Second Quarter Financial Review

Revenue increased 30% to $184.7 million in the quarter ended June 30, 2015 up from to $141.8 million for the quarter ended June 30, 2014. Adjusted revenue, which adjusts for the effect on revenue of fair value adjustments to acquired deferred revenue, increased 35% to $191.3 million for the quarter ended June 30, 2015, up from $141.8 million for the quarter ended June 30, 2014. Contract value increased 35% to $741.7 million as of June 30, 2015, up from $548.4 million as of June 30, 2014.

Net income attributable to common stockholders was $8.7 million, or $0.20 per diluted share, for the quarter ended June 30, 2015, compared to net loss attributable to common stockholders of $3.2 million, or $0.09 per diluted share, for the quarter ended June 30, 2014. Adjusted net income increased 56% to $17.1 million for the quarter ended June 30, 2015, up from $11.0 million for the quarter ended June 30, 2014. Non-GAAP earnings per diluted share increased 33% to $0.40 for the quarter ended June 30, 2015 up from $0.30 for the quarter ended June 30, 2014.

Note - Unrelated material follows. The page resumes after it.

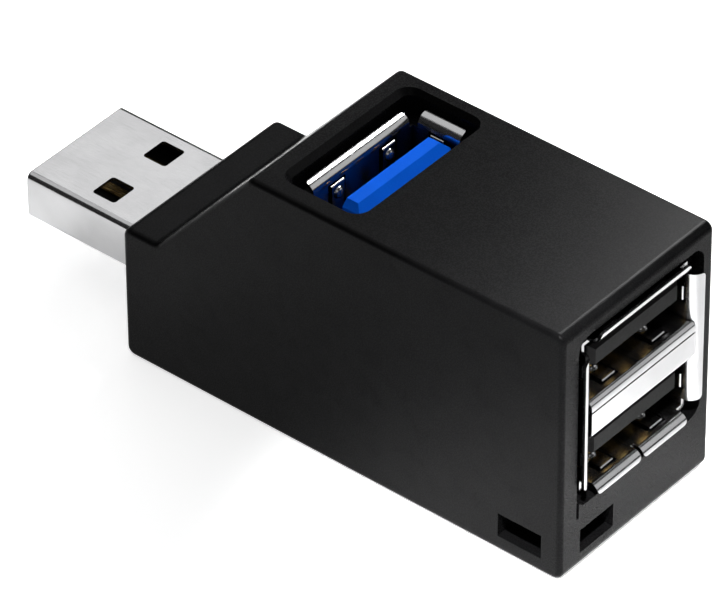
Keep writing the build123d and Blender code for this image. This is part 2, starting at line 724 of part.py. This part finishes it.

Adjusted EBITDA increased 96% to $47.0 million for the quarter ended June 30, 2015, up from $24.0 million for the quarter ended June 30, 2014.

Adjusted revenue, adjusted net income, non-GAAP earnings per diluted share, and adjusted EBITDA are non-GAAP financial measures.

Year-to-Date Financial Review

Revenue increased 30% to $364.5 million for the six month period ended June 30, 2015, up from $279.8 million for the six month period ended June 30, 2014. Adjusted revenue increased 35% to $377.0 million for the six month period ended June 30, 2015, up from $279.8 million for the six month period ended June 30, 2014. Net loss attributable to common stockholders was $15.0 million, or $0.36 per diluted share, for the six month period ended June 30, 2015, compared to net income attributable to common stockholders of $5.1 million, or $0.14 per diluted share, for the six month period ended June 30, 2014. Adjusted EBITDA was $86.5 million for the six month period ended June 30, 2015, up from $50.0 million for the six month period ended June 30, 2014. Adjusted net income was $30.1 million for the 2015 six month period ended June 30, 2015, up from $23.7 million for the six month period ended June 30, 2014. Non-GAAP earnings per diluted share were $0.71 for the six month period ended June 30, 2015, up from $0.64 for the six month period ended June 30, 2014.

Outlook for Calendar Year 2015

The Company is updating its annual financial guidance. For calendar year 2015, the Company expects:

 

    Adjusted revenue to be in a range of approximately $780 million to $790 million, revised from the previous range of approximately $780 million to $800 million

 

    Adjusted EBITDA to be in a range of approximately $170 million to $175 million, revised from the previous range of approximately $170 million to $180 million

 

    Non-GAAP earnings per diluted share to be in a range of approximately $1.30 to $1.37, revised from the previous range of approximately $1.30 to $1.43

 

    Adjusted effective tax rate (a non-GAAP financial measure) to be in a range of approximately 45% to 47%


The Company is also providing financial guidance for the quarter ending September 30, 2015. For the quarter ending September 30, 2015, the Company expects:

 

    Adjusted revenue to be in a range of approximately $187 million to $191 million

 

    Adjusted EBITDA to be in a range of approximately $27 million to $29 million

 

    Non-GAAP earnings per diluted share to be in a range of approximately $0.12 to $0.15

Conference Call Information

As previously announced, the Company will hold a conference call to discuss its second quarter performance this evening, August 4, 2015, at 5:30 p.m. Eastern Time. The conference call will be available via live webcast on the Company’s website at www.advisory.com/IR. To participate by telephone, the dial-in number is 888.336.7150. Participants are advised to dial in at least five minutes prior to the call to register. The webcast will be archived for seven days from 8:00 p.m. Eastern Time on Tuesday, August 4, 2015, until 11:00 p.m. Eastern Time on Tuesday, August 11, 2015. The Company invites all interested parties to attend the conference call, including the lenders under the Company’s senior secured credit facilities.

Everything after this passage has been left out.